Federal Aviation Act
The Federal Aviation Act regulates all aspects of civil aviation in the United States. Key sections (§ 1513(a) and § 1513(b)) deal with state taxation on air commerce, outlining which taxes are prohibited and which are permissible.
Dormant Foreign Commerce Clause
This doctrine suggests that even without explicit federal legislation, state laws affecting foreign commerce may be invalidated if they interfere with the federal government's ability to conduct a unified foreign policy.
Conclusion
The Supreme Court's decision in Wardair Canada Inc. v. Florida Department of Revenue reaffirms the principle that states maintain the authority to impose sales taxes on aviation fuel used by foreign airlines in international commerce, in the absence of explicit federal prohibition. By carefully interpreting the Federal Aviation Act and analyzing the implications of international agreements, the Court struck a balance between federal regulatory power and state taxing authority.

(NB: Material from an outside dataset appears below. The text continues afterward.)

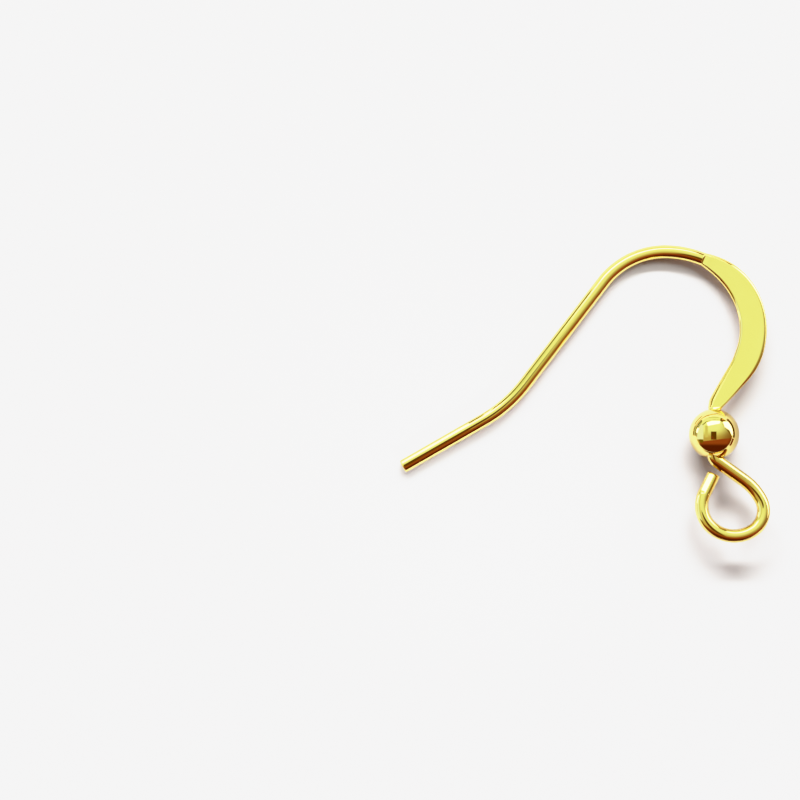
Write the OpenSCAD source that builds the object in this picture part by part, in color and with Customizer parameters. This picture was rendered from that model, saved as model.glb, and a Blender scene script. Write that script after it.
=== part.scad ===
// Fish-hook ear wire of gold-plated brass, lying on a table: one bent wire whose front is pressed flat,
// and a drilled round bead that sits on it above the open eye. Millimetres, Z up, resting on Z = 0.

/* [Wire] */
// Diameter of the round wire
wire_d = 0.8; // [0.6:0.05:1]
// Chamfer round the two cut ends
end_chamfer = 0.1; // [0.05:0.01:0.2]

/* [Tail and shank] */
// Straight length of the tail, from its tip to the kink
tail_len = 5.53; // [3:0.01:8]
// Angle by which the tail turns away from the shank
kink_turn = 22.7; // [5:0.1:40]
// Bend radius of that kink, to the middle of the wire
kink_r = 8.1; // [3:0.1:12]
// Straight length of the shank, from the kink to the arch
shank_len = 7.58; // [5:0.01:10]

/* [Arch] */
// Mean bend radius of the arch, to the middle of the wire
arch_r = 4.6; // [4:0.05:5.2]
// Straight length between the arch and the bend above the bead
front_len = 2; // [1:0.05:3]
// Angle of the bend above the bead
throat_turn = 35; // [20:0.5:50]
// Radius of the bend above the bead, to the middle of the wire
throat_r = 0.93; // [0.9:0.01:1.5]

/* [Flat] */
// Width of the flat at its broadest
flat_w = 1.6; // [1.1:0.02:2]
// Thickness of the flat where it is thinnest
flat_t = 0.35; // [0.25:0.01:0.5]
// Length of the flat along the wire, from the bead's upper neck to the die edge
flat_len = 10.8; // [8:0.05:12]
// Depth of the crisp step that the die leaves in the round wire
die_step = 0.09; // [0.03:0.01:0.12]

/* [Bead] */
// Diameter of the bead
bead_d = 3; // [2.5:0.1:4]
// Gap between the wire and the wall of the bead's bore, all round
bore_gap = 0.04; // [0.02:0.01:0.08]
// Straight wire that shows beyond the upper end of the bead's bore
neck_show = 0.02; // [0.01:0.01:0.2]
// Diameter of the countersunk mouth at the bead's lower end, where the wire bends out
mouth_d = 1.4; // [1.3:0.02:1.6]
// Depth of that mouth
mouth_depth = 0.28; // [0.2:0.01:0.4]

/* [Eye] */
// Mean inner diameter of the open eye
eye_d = 2.7; // [2.2:0.1:4]
// Straight wire from the bead's middle to the bend in its lower mouth
eye_neck_len = 1.13; // [1.1:0.01:1.15]
// Angle of the bend under the bead
eye_kink_turn = 56; // [50:1:60]
// Radius of that bend, to the middle of the wire
eye_kink_r = 0.55; // [0.55:0.01:0.6]
// Straight length from that bend to the eye
eye_stem_len = 1.96; // [1.9:0.02:2.4]
// Straight length at the eye's cut end
eye_end_len = 1.33; // [0.8:0.01:1.35]

/* [Hidden] */
$fn = 64;

wire_r = wire_d / 2;
bead_r = bead_d / 2;
bore_r = wire_r + bore_gap;
// Straight wire from the bead's middle to the bend above it
neck_len = sqrt(bead_r * bead_r - bore_r * bore_r) + neck_show;
eye_r = eye_d / 2 + wire_r;
mouth_r = mouth_d / 2;
// How far the rim of the lower mouth is from the bead's middle
mouth_at = sqrt(bead_r * bead_r - mouth_r * mouth_r);
// Direction of the neck on the table, measured from X
neck_heading = 88.2;

// The arch's bends from its front to the shank, each [bend radius as a share of arch_r, angle]
ARCH = [[0.955, 37], [0.93, 58], [1.34, 30.1], [0.995, 54.2]];
// The eye's bends from the stem to the cut end, each [bend radius as a share of eye_r, angle]
EYE = [[1.87, 26.4], [0.795, 85], [1.15, 77.8], [0.975, 69.6]];

// Each run starts in the middle of the bead. A row is one stretch of the wire:
// [length, 0] where it is straight, [bend radius, angle, positive to the left] where it bends
HOOK_RUN = concat(
    [[neck_len, 0], [throat_r, -throat_turn], [front_len, 0]],
    [for (row = ARCH) [row[0] * arch_r, row[1]]],
    [[shank_len, 0], [kink_r, -kink_turn], [tail_len, 0]]
);
EYE_RUN = concat(
    [[eye_neck_len, 0], [eye_kink_r, eye_kink_turn], [eye_stem_len, 0]],
    [for (row = EYE) [row[0] * eye_r, -row[1]]],
    [[eye_end_len, 0]]
);

// Where the flat is broadest, as shares of its length from the bead, and how quickly it widens up to
// there from the neck and from the die edge
BROAD_FROM = 0.36;
BROAD_TO = 0.58;
NECK_WIDEN = 1.45;
DIE_WIDEN = 2.2;
// How far the ends of the flat reach into the round wire, and how far inside its skin they stay
FLAT_ROOT = 0.2;
SKIN = 0.01;
// How far a slim stretch of wire and the mesh of the flat lap into their neighbours, and how much
// slimmer that stretch is
LAP = 0.03;
LAP_SKIN = 0.002;
// Steps along the flat's mesh, and its sides
FLAT_RINGS = 38;
FLAT_SIDES = 24;
// Share by which the round edge of the flat is taller than the flat is thick
EDGE_ROUND = 0.6;

function stretch_len(row) = row[1] == 0 ? row[0] : row[0] * abs(row[1]) * PI / 180;
function run_len(run) = [for (row = run) stretch_len(row)] * [for (row = run) 1];
function unit(a) = [cos(a), sin(a)];
function side_of(turn) = turn < 0 ? -1 : 1;

// [place, heading] at the distance s along one stretch that starts at p with the heading h
function within(row, s, p, h) =
    row[1] == 0 ? [p + s * unit(h), h]
    : let (side = side_of(row[1]), next = h + side * s / row[0] * 180 / PI)
        [p + side * row[0] * (unit(next - 90) - unit(h - 90)), next];

// [place, heading] at the distance s along a run that starts at p with the heading h
function along(run, s, p, h, i = 0) =
    let (length = stretch_len(run[i]))
    s <= length || i == len(run) - 1 ? within(run[i], s, p, h)
    : let (next = within(run[i], length, p, h)) along(run, s - length, next[0], next[1], i + 1);

// The stretches that are left of a run past the distance s
function rest_of(run, s, i = 0) =
    let (row = run[i], length = stretch_len(row))
    s < length
        ? concat([row[1] == 0 ? [row[0] - s, 0] : [row[0], row[1] * (1 - s / length)]],
                 [for (k = [i + 1:1:len(run) - 1]) run[k]])
        : rest_of(run, s - length, i + 1);

function on_hook(s) = along(HOOK_RUN, s, [0, 0], neck_heading);
function on_eye(s) = along(EYE_RUN, s, [0, 0], neck_heading + 180);

// The flat's half width and half thickness at the share t of its length from the bead
function spread(t) =
    t < BROAD_FROM ? 1 - pow(1 - max(t, 0) / BROAD_FROM, NECK_WIDEN)
    : t > BROAD_TO ? 1 - pow(1 - max(1 - t, 0) / (1 - BROAD_TO), DIE_WIDEN)
    : 1;
function pressed(t) = max(sqrt(spread(t)), t > BROAD_TO ? die_step / (wire_r - flat_t / 2) : 0);
function half_w(t) = wire_r - SKIN + (flat_w / 2 - wire_r + SKIN) * spread(t);
function half_t(t) = wire_r - SKIN - (wire_r - SKIN - flat_t / 2) * pressed(t);

// The hook lies on its tail's tip, on its arch and on the bead. rest_heading is the line through the
// first two, and lean is the hook's slope about it.
tip = on_hook(run_len(HOOK_RUN) - end_chamfer)[0];
arch_from = neck_len + front_len;
arch_to = run_len(HOOK_RUN) - tail_len - shank_len;
rest_heading = max([for (s = [arch_from:0.1:arch_to]) let (d = on_hook(s)[0] - tip) atan2(d[1], d[0])]);
bead_reach = -(tip * unit(rest_heading - 90));
lean = asin((bead_r - wire_r) / bead_reach);

// A place in the hook's plane as it lies on the table, seen from above
function laid(p) =
    let (out = (p - tip) * unit(rest_heading - 90))
    p - out * (1 - cos(lean)) * unit(rest_heading - 90);
function width_at(s) =
    let (t = (s - neck_len) / flat_len)
    t > 0 && t < 1 ? max(wire_r, half_w(t)) : wire_r;
EDGES = concat(
    [for (s = [0:0.1:run_len(HOOK_RUN)], side = [-1, 1])
        let (q = on_hook(s)) laid(q[0] + side * width_at(s) * unit(q[1] + 90))],
    [for (s = [0:0.1:run_len(EYE_RUN)], side = [-1, 1])
        let (q = on_eye(s)) laid(q[0] + side * wire_r * unit(q[1] + 90))]
);
function middle(k) = (min([for (p = EDGES) p[k]]) + max([for (p = EDGES) p[k]])) / 2;

// Lays the hook's plane down and puts the origin under the middle of the part
module as_it_lies() {
    translate([-middle(0), -middle(1), wire_r])
        translate([tip[0], tip[1], 0])
            rotate(a = -lean, v = [cos(rest_heading), sin(rest_heading), 0])
                translate([-tip[0], -tip[1], 0])
                    children();
}

// Puts its children at a [place, heading] of the hook's plane
module at(q) {
    translate([q[0][0], q[0][1], 0])
        rotate(q[1])
            children();
}

// A straight stretch, with a chamfer of the given size round its far end
module straight(length, r, chamfer = 0) {
    rotate([0, 90, 0])
        rotate_extrude()
            polygon(concat(
                [[0, 0], [r, 0], [r, length - chamfer]],
                chamfer > 0 ? [[r - chamfer, length]] : [],
                [[0, length]]
            ));
}

// A bend to the left, or to the right for a negative angle, that starts and ends a few degrees outside it
module bend(radius, turn, r, early, late) {
    mirror([0, turn < 0 ? 1 : 0, 0])
        translate([0, radius, 0])
            rotate(-90 - early)
                rotate_extrude(angle = abs(turn) + early + late)
                    translate([radius, 0])
                        circle(r = r);
}

// Round wire along the stretches of a run, from the given one to a chamfered end. Every other stretch
// is thinner by a hair and laps into its neighbours, so that they join into one body.
module round_wire(run, i = 0) {
    row = run[i];
    last = i == len(run) - 1;
    slim = (len(run) - i) % 2 == 0;
    r = slim ? wire_r - LAP_SKIN : wire_r;
    early = slim && i > 0 ? LAP : 0;
    late = slim ? LAP : 0;
    if (row[1] == 0) {
        translate([-early, 0, 0])
            straight(row[0] + early + late, r, last ? end_chamfer : 0);
        if (!last)
            translate([row[0], 0, 0])
                round_wire(run, i + 1);
    } else {
        degree = row[0] * PI / 180;
        bend(row[0], row[1], r, early / degree, late / degree);
        swing = side_of(row[1]) * row[0];
        translate([0, swing, 0])
            rotate(row[1])
                translate([0, -swing, 0])
                    round_wire(run, i + 1);
    }
}

// The pressed stretch: an ellipse clipped flat above and below, carried along the wire
module pressed_flat() {
    stations = concat(
        [neck_len - FLAT_ROOT],
        [for (i = [0:FLAT_RINGS]) neck_len - LAP + (flat_len + 2 * LAP) * i / FLAT_RINGS],
        [neck_len + flat_len + FLAT_ROOT]
    );
    rings = [for (s = stations)
        let (t = (s - neck_len) / flat_len, q = on_hook(s),
             a = half_w(t), b = half_t(t), c = b * (1 + EDGE_ROUND * pressed(t)))
        [for (k = [0:FLAT_SIDES - 1])
            let (angle = 360 * (k + 0.5) / FLAT_SIDES, p = q[0] + a * cos(angle) * unit(q[1] - 90))
            [p[0], p[1], max(-b, min(b, c * sin(angle)))]]];
    last = (len(stations) - 1) * FLAT_SIDES;
    polyhedron(
        points = [for (ring = rings) each ring],
        faces = concat(
            [[for (k = [FLAT_SIDES - 1:-1:0]) k]],
            [[for (k = [0:FLAT_SIDES - 1]) last + k]],
            [for (i = [0:len(stations) - 2], k = [0:FLAT_SIDES - 1])
                let (n = (k + 1) % FLAT_SIDES, o = i * FLAT_SIDES)
                [o + k, o + n, o + FLAT_SIDES + n, o + FLAT_SIDES + k]]
        ),
        convexity = 6
    );
}

// One wire: the eye and neck, the pressed front, and the round arch, shank and tail
module ear_hook() {
    color("gold")
        as_it_lies()
            union() {
                at([neck_len * unit(neck_heading), neck_heading + 180])
                    round_wire(concat([[neck_len + eye_neck_len, 0]], rest_of(EYE_RUN, eye_neck_len)));
                pressed_flat();
                at(on_hook(neck_len + flat_len))
                    round_wire(rest_of(HOOK_RUN, neck_len + flat_len));
            }
}

// The bead, drilled through for the neck, with a countersunk mouth at its lower end
module ball_bead() {
    color("goldenrod")
        as_it_lies()
            rotate(neck_heading)
                rotate([0, 90, 0])
                    difference() {
                        sphere(r = bead_r);
                        cylinder(h = 2 * bead_d, r = bore_r, center = true);
                        translate([0, 0, -mouth_at])
                            cylinder(h = mouth_depth, r1 = mouth_r, r2 = bore_r);
                        translate([0, 0, -bead_d])
                            cylinder(h = bead_d - mouth_at, r = mouth_r);
                    }
}

ear_hook();
ball_bead();
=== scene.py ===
"""Looks of the fish-hook ear wire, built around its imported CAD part.

The real thing is one brass wire, drawn, bent, pressed flat at its front and gold plated, with a drilled
and tumbled brass bead on it. Both are mirrors, so what shows is their shape and the room around them.
Lengths of the parts are in millimetres and become metres where a mesh is made.
"""

import logging
import math
from dataclasses import dataclass, field
from enum import Enum

import bpy
import numpy as np
from mathutils import Matrix, Vector
from numpy.typing import NDArray


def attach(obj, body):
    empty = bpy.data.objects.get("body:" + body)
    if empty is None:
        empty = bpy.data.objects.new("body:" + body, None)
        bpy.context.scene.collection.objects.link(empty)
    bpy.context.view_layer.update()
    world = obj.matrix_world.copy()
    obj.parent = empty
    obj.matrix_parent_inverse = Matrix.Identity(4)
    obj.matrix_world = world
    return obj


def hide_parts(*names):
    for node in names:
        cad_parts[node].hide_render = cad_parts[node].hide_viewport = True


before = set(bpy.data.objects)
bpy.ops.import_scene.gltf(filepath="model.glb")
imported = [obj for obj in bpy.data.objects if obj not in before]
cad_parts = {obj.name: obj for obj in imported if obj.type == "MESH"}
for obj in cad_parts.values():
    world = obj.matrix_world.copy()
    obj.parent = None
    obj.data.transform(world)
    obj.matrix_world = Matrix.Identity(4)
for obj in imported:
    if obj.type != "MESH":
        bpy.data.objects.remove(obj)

MM = 0.001
BODY = "root"
LOG = logging.getLogger("ear_wire")

# Attributes of the meshes: the place on the straight wire, the lean of the shading, a card's cover
DRAWN = "drawn"
LEAN = "lean"
COVER = "cover"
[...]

This judgment highlights the importance of clear congressional intent in matters of federal preemption and underscores the nuanced application of the Commerce Clause in regulating interstate and international economic activities. It serves as a precedent for evaluating similar conflicts between state and federal laws, particularly in sectors where federal oversight is extensive but not all-encompassing.
Moreover, the decision emphasizes the role of judicial interpretation in maintaining the federal structure, ensuring that state actions do not inadvertently disrupt national policies unless unequivocally directed by federal legislation.